For a fresher to the music field these music notations are very valuable. If as his or her talent in identifying the notes using the hearing has not been developed, then music notations are the easiest method for him or her to learn new songs. But the problem we face is the lack of music notations available. It is very easy to find song files, but finding notes for an available song is not an easy task. Currently some web applications are available in internet which the user can search for notes of a song. But all these applications use some kind of storage to store the notes of individual songs with a search mechanism to find the requested one. But each and every song requested is not in the databases on the internet. And some software exists only to generate notes of a particular music instrument. Even they are also not open source or free of charge.

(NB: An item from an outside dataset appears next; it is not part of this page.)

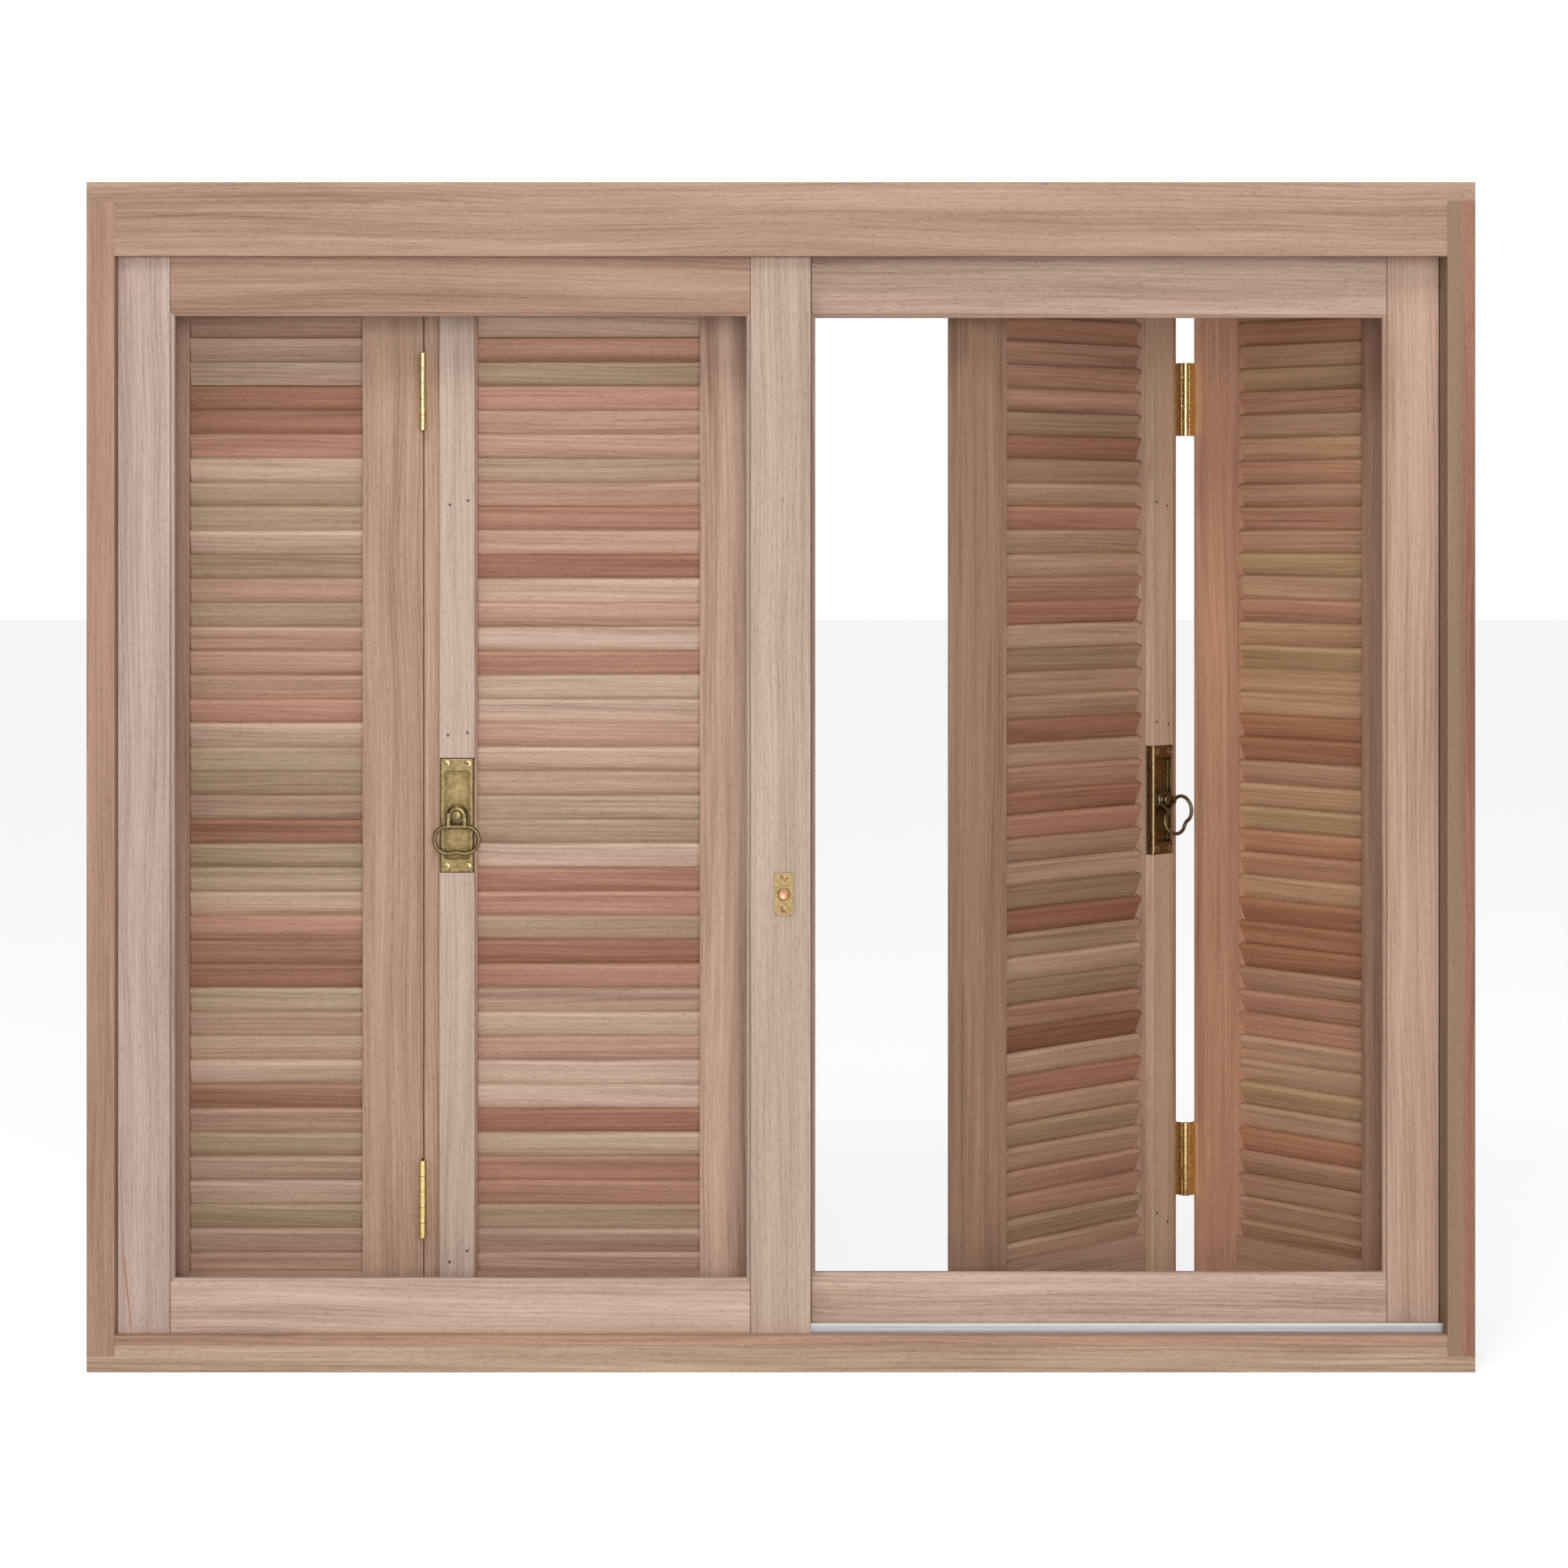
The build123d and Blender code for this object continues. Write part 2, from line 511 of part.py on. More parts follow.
with BuildPart() as leaf_2_handle:
    with BuildSketch(Plane.XZ.offset(-leaf_y)):
        with Locations((rod_x, handle_z)):
            Rectangle(handle_w, handle_h)
    extrude(amount=handle_t)
    chamfer(leaf_2_handle.faces().sort_by(Axis.Y)[0].edges(), length=1.2)
    with BuildSketch(Plane.XZ.offset(-handle_y)) as dish:
        with Locations((rod_x, handle_z)):
            Rectangle(dish_w, dish_h)
        chamfer(dish.vertices(), length=2.5)
    extrude(dish.sketch, amount=-dish_d, mode=Mode.SUBTRACT)
    bar(rod_x - pocket_w / 2, rod_x + pocket_w / 2, pocket_y, leaf_y, handle_z - pocket_h / 2,
        handle_z + pocket_h / 2, Mode.SUBTRACT)
    for way in (-1, 1):
        z0, z1 = sorted((handle_z + way * (rod_end - 0.6), handle_z + way * handle_h / 2))
        bar(rod_x - groove_half, rod_x + groove_half, groove_y, leaf_y, z0, z1, Mode.SUBTRACT)
        z0, z1 = sorted((handle_z + way * (pocket_h / 2 - 1), handle_z + way * (rod_end + 1)))
        bar(rod_x - 2.4, rod_x + 2.4, pocket_y, leaf_y, z0, z1, Mode.SUBTRACT)
    disc(rod_x, handle_z, dish_y, 5.4, -4, 0, Mode.SUBTRACT)

with BuildPart() as leaf_2_hub:
    disc(rod_x, handle_z, leaf_y, 13.4, 0.3, 2.9, sides=10)
    disc(rod_x, handle_z, leaf_y, 5.2, 2.9, 5, sides=0)
    for radius, out0, out1 in ((10.8, 5, 7), (9.2, 7, 11), (5.2, 11, 16.4)):
        disc(rod_x, handle_z, leaf_y, radius, out0, out1)
    cone(rod_x, handle_z, leaf_y, 5.2, 3.8, 16.4, 17.5)
    ring_y = leaf_y - ring_bar_y
    bar_z = handle_z - ring_drop
    for x in (rod_x - 8.3, rod_x + 8.3):
        with BuildSketch(Plane.YZ.offset(x - 1.4)) as lug:
            Polygon((ring_y - 1.8, bar_z - 3), (ring_y + 1.8, bar_z - 3), (ring_y + 3, bar_z - 1.2),
                    (ring_y + 3, handle_z - 7), (ring_y + 5.2, handle_z + 2), (ring_y - 1.5, handle_z + 2),
                    (ring_y - 3, bar_z), (ring_y - 3, bar_z - 1.2), align=None)
            with Locations((ring_y, bar_z)):
                RegularPolygon(ring_wire + 0.06, 8, major_radius=False, rotation=22.5, mode=Mode.SUBTRACT)
        extrude(lug.sketch, amount=2.8)

# The drop ring: a bar through the lugs, a round shoulder, a wider arc below and a shallow dent at the foot
bar_half, shoulder_r, belly_r, dent_d = 10.0, 13.0, 15.0, 1.5
foot_half = bar_half + shoulder_r - belly_r
foot_z1 = bar_z - shoulder_r - belly_r
half_ring = [(bar_half + shoulder_r * math.sin(math.radians(a)),
              bar_z - shoulder_r + shoulder_r * math.cos(math.radians(a))) for a in (0, 22.5, 45, 67.5, 90)]
half_ring += [(foot_half + belly_r * math.cos(math.radians(a)),
               bar_z - shoulder_r - belly_r * math.sin(math.radians(a))) for a in (18, 36, 54, 72, 90)]
half_ring += [(foot_half / 2, foot_z1 + dent_d / 2)]
ring_path = half_ring + [(0, foot_z1 + dent_d)] + [(-x, z) for x, z in reversed(half_ring)]


def wire_sections(path):
    """Eight-sided wire round a closed path in the front view, mitred at every bend."""
    sections = []
    for i, (x, z) in enumerate(path):
        before, after = path[i - 1], path[(i + 1) % len(path)]
        a0 = math.atan2(z - before[1], x - before[0])
        a1 = math.atan2(after[1] - z, after[0] - x)
        turn = (a1 - a0 + math.pi) % (2 * math.pi) - math.pi
        side = a0 + turn / 2 + math.pi / 2
        ring = []
        for k in range(8):
            a = math.radians(22.5 + 45 * k)
            across = ring_wire * math.cos(a) / math.cos(turn / 2)
            ring.append((rod_x + x + across * math.cos(side), ring_y + ring_wire * math.sin(a),
                         z + across * math.sin(side)))
        sections.append(ring)
    return sections


with BuildPart() as leaf_2_ring:
    loops = wire_sections(ring_path)
    skin = [Face(Wire.make_polygon([loops[i][k], loops[i][(k + 1) % 8], loops[j][(k + 1) % 8], loops[j][k]]))
            for i in range(len(loops)) for j in ((i + 1) % len(loops),) for k in range(8)]
    add(Solid(Shell(skin)))
    with BuildSketch(Plane.YZ.offset(rod_x - 5)) as collar:
        with Locations((ring_y, bar_z)):
            Circle(ring_wire + 0.2)
    extrude(collar.sketch, amount=10)

with BuildPart() as leaf_2_rod_upper:
    z0 = handle_z + rod_end
    peg(rod_x, rod_y, rod_r, z0, leaf_z1 - rod_throw / 2, sides=12)

with BuildPart() as leaf_2_rod_lower:
    z1 = handle_z - rod_end
    peg(rod_x, rod_y, rod_r, leaf_z0 + rod_throw / 2, z1, sides=12)

# The right pair: twins of leaves 2 and 1, swung to where it stands
half_turn = 45.0                                # the open pair's bolt stands half drawn
ring_swing = 15.0

with BuildPart() as leaf_3_stiles:
    add(swung_out(leaf_2_stiles, True))

with BuildPart() as leaf_3_rails:
    add(swung_out(leaf_2_rails, True))

with BuildPart() as leaf_3_slats:
    add(swung_out(leaf_2_slats, True))

with BuildPart() as leaf_3_battens:
    add(swung_out(leaf_2_battens, True))

with BuildPart() as leaf_3_handle:
    add(swung_out(leaf_2_handle, True))

with BuildPart() as leaf_3_fold_hinge:
    add(swung_out(leaf_2_fold_hinge, True))

with BuildPart() as hub_turned:
    add(leaf_2_hub.part.rotate(Axis((rod_x, 0, handle_z), (0, 1, 0)), half_turn))

with BuildPart() as leaf_3_hub:
    add(swung_out(hub_turned, True))

with BuildPart() as ring_turned:
    add(leaf_2_ring.part.rotate(Axis((0, ring_y, bar_z), (1, 0, 0)), -ring_swing)
        .rotate(Axis((rod_x, 0, handle_z), (0, 1, 0)), half_turn))

with BuildPart() as leaf_3_ring:
    add(swung_out(ring_turned, True))

with BuildPart() as leaf_3_rod_upper:
    add(swung_out(leaf_2_rod_upper, True).moved(Location((0, 0, rod_throw / 2))))

with BuildPart() as leaf_3_rod_lower:
    add(swung_out(leaf_2_rod_lower, True).moved(Location((0, 0, -rod_throw / 2))))

with BuildPart() as leaf_4_stiles:
    add(swung_out(leaf_1_stiles, False))

with BuildPart() as leaf_4_rails:
    add(swung_out(leaf_1_rails, False))

with BuildPart() as leaf_4_slats:
    add(swung_out(leaf_1_slats, False))

with BuildPart() as leaf_4_edge_hinge:
    add(swung_out(leaf_1_edge_hinge, False))

with BuildPart() as leaf_4_fold_hinge:
    add(swung_out(leaf_1_fold_hinge, False))

with BuildPart() as leaf_4_fold_pins:
    add(swung_out(leaf_1_fold_pins, False))

pieces = {
    "head": head, "sill": sill, "jamb_left": jamb_left, "jamb_right": jamb_right,
    "centre_post": centre_post, "pelmet": pelmet, "bottom_bead": bottom_bead,
    "rod_keepers": rod_keepers, "top_tracks": top_tracks, "bottom_guides": bottom_guides,
    "left_sash_stiles": left_sash_stiles, "left_sash_rails": left_sash_rails,
    "left_sash_hangers": left_sash_hangers, "left_wheel_outer": left_wheel_outer,
    "left_wheel_inner": left_wheel_inner, "latch_plate": latch_plate, "latch_button": latch_button,
    "latch_screws": latch_screws, "right_sash_stiles": right_sash_stiles,
    "right_sash_rails": right_sash_rails, "right_sash_hangers": right_sash_hangers,
    "right_wheel_outer": right_wheel_outer, "right_wheel_inner": right_wheel_inner,
    "jamb_hinge_left": jamb_hinge_left, "jamb_pins_left": jamb_pins_left,
    "jamb_hinge_right": jamb_hinge_right, "jamb_pins_right": jamb_pins_right,
    "leaf_1_stiles": leaf_1_stiles, "leaf_1_rails": leaf_1_rails, "leaf_1_slats": leaf_1_slats,
    "leaf_1_edge_hinge": leaf_1_edge_hinge, "leaf_1_fold_hinge": leaf_1_fold_hinge,
    "leaf_1_fold_pins": leaf_1_fold_pins,
    "leaf_2_stiles": leaf_2_stiles, "leaf_2_rails": leaf_2_rails, "leaf_2_slats": leaf_2_slats,
    "leaf_2_fold_hinge": leaf_2_fold_hinge, "leaf_2_battens": leaf_2_battens,
    "leaf_2_handle": leaf_2_handle, "leaf_2_hub": leaf_2_hub, "leaf_2_ring": leaf_2_ring,
    "leaf_2_rod_upper": leaf_2_rod_upper, "leaf_2_rod_lower": leaf_2_rod_lower,
    "leaf_3_stiles": leaf_3_stiles, "leaf_3_rails": leaf_3_rails, "leaf_3_slats": leaf_3_slats,
    "leaf_3_fold_hinge": leaf_3_fold_hinge, "leaf_3_battens": leaf_3_battens,
    "leaf_3_handle": leaf_3_handle, "leaf_3_hub": leaf_3_hub, "leaf_3_ring": leaf_3_ring,
    "leaf_3_rod_upper": leaf_3_rod_upper, "leaf_3_rod_lower": leaf_3_rod_lower,
    "leaf_4_stiles": leaf_4_stiles, "leaf_4_rails": leaf_4_rails, "leaf_4_slats": leaf_4_slats,
    "leaf_4_edge_hinge": leaf_4_edge_hinge, "leaf_4_fold_hinge": leaf_4_fold_hinge,
    "leaf_4_fold_pins": leaf_4_fold_pins,
}
for name, piece in pieces.items():
    piece.part.label = name
    export_step(piece.part, f"parts/{name}.step")
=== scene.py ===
import bpy
import math
import numpy as np
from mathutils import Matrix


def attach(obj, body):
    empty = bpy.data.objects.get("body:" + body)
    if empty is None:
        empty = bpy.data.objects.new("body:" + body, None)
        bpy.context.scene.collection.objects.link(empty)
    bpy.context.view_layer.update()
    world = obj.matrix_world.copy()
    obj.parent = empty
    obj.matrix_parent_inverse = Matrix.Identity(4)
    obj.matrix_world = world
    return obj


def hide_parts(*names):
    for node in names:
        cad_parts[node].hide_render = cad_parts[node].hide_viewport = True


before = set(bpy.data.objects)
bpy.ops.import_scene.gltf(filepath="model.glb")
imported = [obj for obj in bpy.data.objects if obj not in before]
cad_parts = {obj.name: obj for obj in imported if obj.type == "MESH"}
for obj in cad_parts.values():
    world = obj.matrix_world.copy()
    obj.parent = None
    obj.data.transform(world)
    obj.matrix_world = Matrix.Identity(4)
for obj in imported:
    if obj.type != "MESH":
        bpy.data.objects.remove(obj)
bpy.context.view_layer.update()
scene = bpy.context.scene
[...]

The summery of this problem is that, there is not a real time, software based tool to give musical notations of any given song. Thus the final goal of this project is to come up with a mechanism to filter the notes of individual musical instruments from an original music track. The problem is not easy to solve since extracting individual basic components with various notes, various harmonics and various signal patterns is very complex. A lot of statistical knowledge and artificial neural network concepts are needed to solve this.

So the purpose of this project is to develop open source software that that identifies notes played by different music instruments together and generates the music notation. It would be useful for the users to classify and analyze music. And this will be a software application which allows to get print outs of the notes. User will be able to edit the notes being printed and test it back on its own. And the software will be pluggable to music libraries/ media players.